Im Zeitalter einer weltweit vernetzten Wirtschaft, grenzüberschreitender Umweltrisiken und global agierender krimineller Organisationen und Terrorist*innen kann Souveränität im Sinne politischer Handlungsfähigkeit nicht durch einen Rückzug in den Nationalstaat, sondern nur durch eine transnationale Demokratie mit einer starken international vernetzten Zivilgesellschaft gewahrt werden. Damit alle Menschen die Globalisierung mitgestalten und an ihren Errungenschaften teilhaben können, müssen wir ihnen eine Stimme geben. Ist das nicht Föderalismus? Lasst uns in Europa anfangen.
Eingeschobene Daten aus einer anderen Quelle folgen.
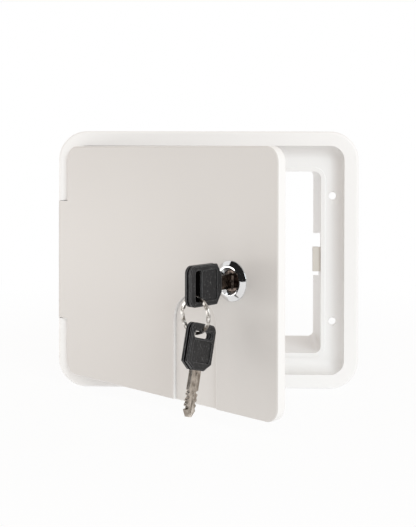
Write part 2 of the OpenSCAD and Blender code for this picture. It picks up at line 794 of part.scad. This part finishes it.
module cam_nut() {
    cam_nut_af = 10;
    color([0.72, 0.73, 0.75]) on_lock() translate([0, 0, -cam_nut_front - cam_nut_t]) difference() {
        intersection() {
            linear_extrude(cam_nut_t) hexagon(cam_nut_af);
            union() {
                cylinder(d1 = cam_nut_af, d2 = cam_nut_af + 1.8, h = 0.5);
                translate([0, 0, 0.5]) cylinder(d = cam_nut_af + 1.8, h = cam_nut_t - 0.5);
            }
        }
        translate([0, 0, -1]) cylinder(d = tail_thread_d + 2 * thread_gap, h = cam_nut_t + 2);
    }
}

// The blade's outline, drawn flat: y across, x from the bow's shoulder, blade to -x and tang to +x
module blade_outline() {
    half = blade_w / 2;
    cut_x = function (i) -blade_len + first_bit + i * bit_pitch;
    top = [for (i = [0:len(bits) - 1]) each [
        [cut_x(i) - 0.9, half], [cut_x(i) - 0.3, half - bits[i]],
        [cut_x(i) + 0.3, half - bits[i]], [cut_x(i) + 0.9, half],
    ]];
    low = [for (i = [len(bits) - 1:-1:0]) each [
        [cut_x(i) + 0.9, -half], [cut_x(i) + 0.3, -half + bits[len(bits) - 1 - i]],
        [cut_x(i) - 0.3, -half + bits[len(bits) - 1 - i]], [cut_x(i) - 0.9, -half],
    ]];
    tip = [[-blade_len + tip_len, -half], [-blade_len, -tip_w / 2], [-blade_len, tip_w / 2], [-blade_len + tip_len, half]];
    polygon(concat(tip, top, [[0, half]], [[0, tang_w / 2], [tang_len, tang_w / 2]],
        [[tang_len, -tang_w / 2], [0, -tang_w / 2], [0, -half]], low));
}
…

Was können wir tun? Wir als JEF und als junge politisch interessierte und engagierte Bürger*innen, ja als Einwohner*innen auf diesem Planeten müssen ausbrechen aus unserer Blase, wir müssen raus in die Welt und versuchen, die Probleme zu verstehen. Wir müssen Arroganz vermeiden, und wir müssen das Establishment und die gängigen Konventionen in Frage stellen. Raus aus dem Elfenbeinturm. Europa ist kein Elitenprojekt! Wir dürfen die roten Linien der Menschenfeindlichkeit nicht überschreiten und müssen jede*n zur Rede stellen, der dies tut. Wir müssen den Konflikt und die Kontroversen wagen. Fairer (!) Konflikt und Meinungsvielfalt sind für die Demokratie ebenso wichtig wie Konsens und Kompromiss. Hillary Clinton hat auch deshalb verloren, weil jede ihrer Aussagen wirkt, als wäre sie auf bestimmte Wählerschichten zugeschnitten. Authentizität und starke Meinungen sind wichtig in der Politik. Aber man muss immer bereit sein, sie zu hinterfragen und zu ändern.
Es gibt viel zu tun, aber es gibt auch unendlich viele Möglichkeiten. Jede*r kann sich engagieren. Ob bei den Jusos oder in der JU, bei den JuLis, der Grünen Jugend oder bei solid. Bei Greenpeace oder dem NABU. Amnesty, Attac, den Transatlantikern, Hanseatic Help, der Jugendfeuerwehr oder dem Schrebergartenverein. Für Geflüchtete oder für Umweltschutz; für Steuergerechtigkeit oder für Menschenrechte. Hauptsache, man steht auf vom Rechner und steht ein für seine Überzeugungen.
Dass es so viele junge Menschen gibt, hier bei uns in der JEF und überall auf der Welt, die dies bereits tun, lässt uns auch an so einem Tag hoffnungsvoll zurück.